Exercise aim:
Could you copy every line from the material below in which "Blender" appears?

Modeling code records
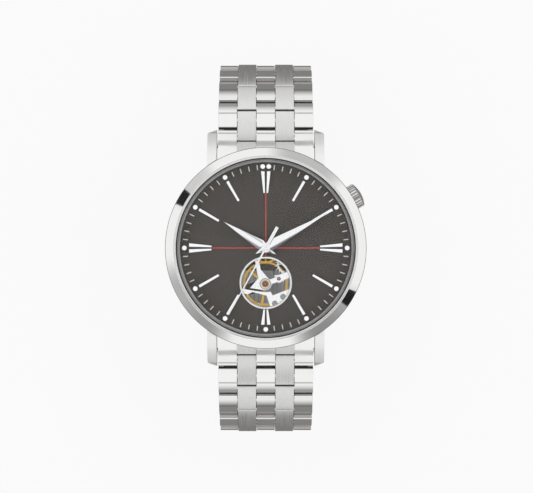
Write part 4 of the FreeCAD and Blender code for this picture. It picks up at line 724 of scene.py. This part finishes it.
studioValues = {
    "floorSize": 1.6, "floorColour": (0.86, 0.86, 0.86), "floorShadeInReflections": (0.30, 0.29, 0.28),
    "floorGlow": 0.9, "background": 0.985,
    "overhead": 1.3, "horizon": 0.12, "overheadUntil": 58.0, "horizonFrom": 98.0,
    "bandAt": 57.0, "bandHalf": 1.6, "bandSoft": 1.2, "bandDark": 0.5,
}
flags = [
    # azimuth, lean from straight up, half width and soft edge in degrees, then how dark
    (149.0, 14.6, 1.35, 0.15, 0.97),
    (-31.0, 14.6, 1.35, 0.15, 0.97),
    (139.0, 14.6, 1.0, 3.5, 0.3),
    (232.0, 26.0, 9.0, 5.0, 0.72),
    (306.0, 26.0, 9.0, 5.0, 0.85),
    (218.0, 14.6, 3.2, 5.0, 0.5),
    (311.0, 14.6, 2.4, 4.5, 0.55),
    (64.0, 14.6, 2.2, 4.5, 0.42),
]


def makeStudio(values, cards):
    # A soft dome: bright overhead, dimmer low down, with black cards at a few directions.
    world = bpy.data.worlds.new("studio")
    bpy.context.scene.world = world
    world.use_nodes = True
    tree = world.node_tree
    tree.nodes.clear()
    where = addNode(tree, "ShaderNodeTexCoord")
    toward = addNode(tree, "ShaderNodeVectorMath", operation="NORMALIZE")
    link(tree, where.outputs["Generated"], toward.inputs[0])
    parts = addNode(tree, "ShaderNodeSeparateXYZ")
    link(tree, toward.outputs[0], parts.inputs[0])
    ramp = addNode(tree, "ShaderNodeMapRange", interpolation_type="SMOOTHSTEP")
    ramp.inputs["From Min"].default_value = math.cos(math.radians(values["horizonFrom"]))
    ramp.inputs["From Max"].default_value = math.cos(math.radians(values["overheadUntil"]))
    ramp.inputs["To Min"].default_value = values["horizon"]
    ramp.inputs["To Max"].default_value = values["overhead"]
    link(tree, parts.outputs["Z"], ramp.inputs["Value"])
    light = ramp.outputs["Result"]
    level = math2(tree, "ARCCOSINE", parts.outputs["Z"])
    away = math2(tree, "ABSOLUTE", math2(tree, "SUBTRACT", level, math.radians(values["bandAt"])))
    band = addNode(tree, "ShaderNodeMapRange", interpolation_type="SMOOTHSTEP")
    band.inputs["From Min"].default_value = math.radians(values["bandHalf"])
    band.inputs["From Max"].default_value = math.radians(values["bandHalf"] + values["bandSoft"])
    band.inputs["To Min"].default_value = 1.0 - values["bandDark"]
    band.inputs["To Max"].default_value = 1.0
    link(tree, away, band.inputs["Value"])
    light = math2(tree, "MULTIPLY", light, band.outputs["Result"])
    for azimuth, lean, halfWidth, soft, dark in cards:
        flat = math.sin(math.radians(lean))
        direction = (flat * math.cos(math.radians(azimuth)), flat * math.sin(math.radians(azimuth)),
                     math.cos(math.radians(lean)))
        closeness = addNode(tree, "ShaderNodeVectorMath", operation="DOT_PRODUCT")
        closeness.inputs[1].default_value = direction
        link(tree, toward.outputs[0], closeness.inputs[0])
        card = addNode(tree, "ShaderNodeMapRange", interpolation_type="SMOOTHSTEP")
        card.inputs["From Min"].default_value = math.cos(math.radians(halfWidth + soft))
        card.inputs["From Max"].default_value = math.cos(math.radians(halfWidth))
        card.inputs["To Min"].default_value = 1.0
        card.inputs["To Max"].default_value = 1.0 - dark
        link(tree, closeness.outputs["Value"], card.inputs["Value"])
        light = math2(tree, "MULTIPLY", light, card.outputs["Result"])
    path = addNode(tree, "ShaderNodeLightPath")
    seen = addNode(tree, "ShaderNodeMix", data_type="FLOAT")
    link(tree, path.outputs["Is Camera Ray"], seen.inputs["Factor"])
    link(tree, light, seen.inputs["A"])
    seen.inputs["B"].default_value = values["background"]
    glow = addNode(tree, "ShaderNodeBackground")
    link(tree, seen.outputs["Result"], glow.inputs["Strength"])
    end = addNode(tree, "ShaderNodeOutputWorld")
    link(tree, glow.outputs[0], end.inputs["Surface"])


def makeFloor(values):
    # A square of pale paper under the bracelet, lifted towards white where the eye meets it, and painted
    # dark grey where polished metal reflects it.
    half = values["floorSize"] / 2
    low = cadBox[0][2]
    corners = np.array([[-half, -half, low], [half, -half, low], [half, half, low], [-half, half, low]])
    mesh = bpy.data.meshes.new("paperFloor")
    mesh.from_pydata(corners.tolist(), [], [[0, 1, 2, 3]])
    floor = bpy.data.objects.new("paperFloor", mesh)
    bpy.context.scene.collection.objects.link(floor)
    material = bpy.data.materials.new("paper")
    material.use_nodes = True
    tree = material.node_tree
    tree.nodes.clear()
    path = addNode(tree, "ShaderNodeLightPath")
    paper = addNode(tree, "ShaderNodeMix", data_type="RGBA")
    paper.inputs["A"].default_value = (*values["floorColour"], 1.0)
    paper.inputs["B"].default_value = (*values["floorShadeInReflections"], 1.0)
    # Reflected rays see the paper painted dark grey.
    link(tree, path.outputs["Is Glossy Ray"], paper.inputs["Factor"])
    diffuse = addNode(tree, "ShaderNodeBsdfDiffuse")
    link(tree, paper.outputs["Result"], diffuse.inputs["Color"])
    glow = addNode(tree, "ShaderNodeEmission")
    glow.inputs["Strength"].default_value = values["background"]
    share = math2(tree, "MULTIPLY", path.outputs["Is Camera Ray"], values["floorGlow"])
    mix = addNode(tree, "ShaderNodeMixShader")
    link(tree, share, mix.inputs[0])
    link(tree, diffuse.outputs[0], mix.inputs[1])
    link(tree, glow.outputs[0], mix.inputs[2])
    end = addNode(tree, "ShaderNodeOutputMaterial")
    link(tree, mix.outputs[0], end.inputs["Surface"])
    mesh.materials.append(material)


makeStudio(studioValues, flags)
makeFloor(studioValues)

cameraValues = {"above": 0.55, "fieldWidth": 0.1081, "sensor": 36.0, "x": 0.00015, "y": 0.0003}
cameraData = bpy.data.cameras.new("camera")
cameraData.sensor_width = cameraValues["sensor"]
cameraData.lens = cameraValues["sensor"] * cameraValues["above"] / cameraValues["fieldWidth"]
cameraData.clip_start = 0.01
camera = bpy.data.objects.new("camera", cameraData)
camera.location = (cameraValues["x"], cameraValues["y"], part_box("bezel")[1].z + cameraValues["above"])
bpy.context.scene.collection.objects.link(camera)
bpy.context.scene.camera = camera
bpy.context.scene.view_settings.view_transform = "Standard"
print("studio set")
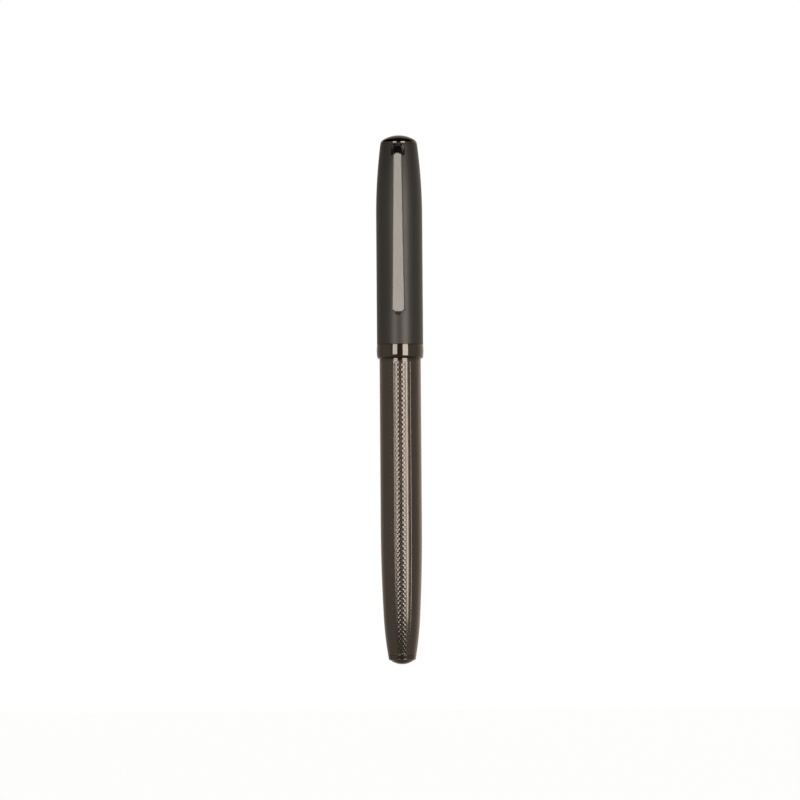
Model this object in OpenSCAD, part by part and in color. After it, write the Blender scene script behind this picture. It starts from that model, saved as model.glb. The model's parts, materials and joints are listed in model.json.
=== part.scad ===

The answer:
Write part 4 of the FreeCAD and Blender code for this picture. It picks up at line 724 of scene.py. This part finishes it.
Model this object in OpenSCAD, part by part and in color. After it, write the Blender scene script behind this picture. It starts from that model, saved as model.glb. The model's parts, materials and joints are listed in model.json.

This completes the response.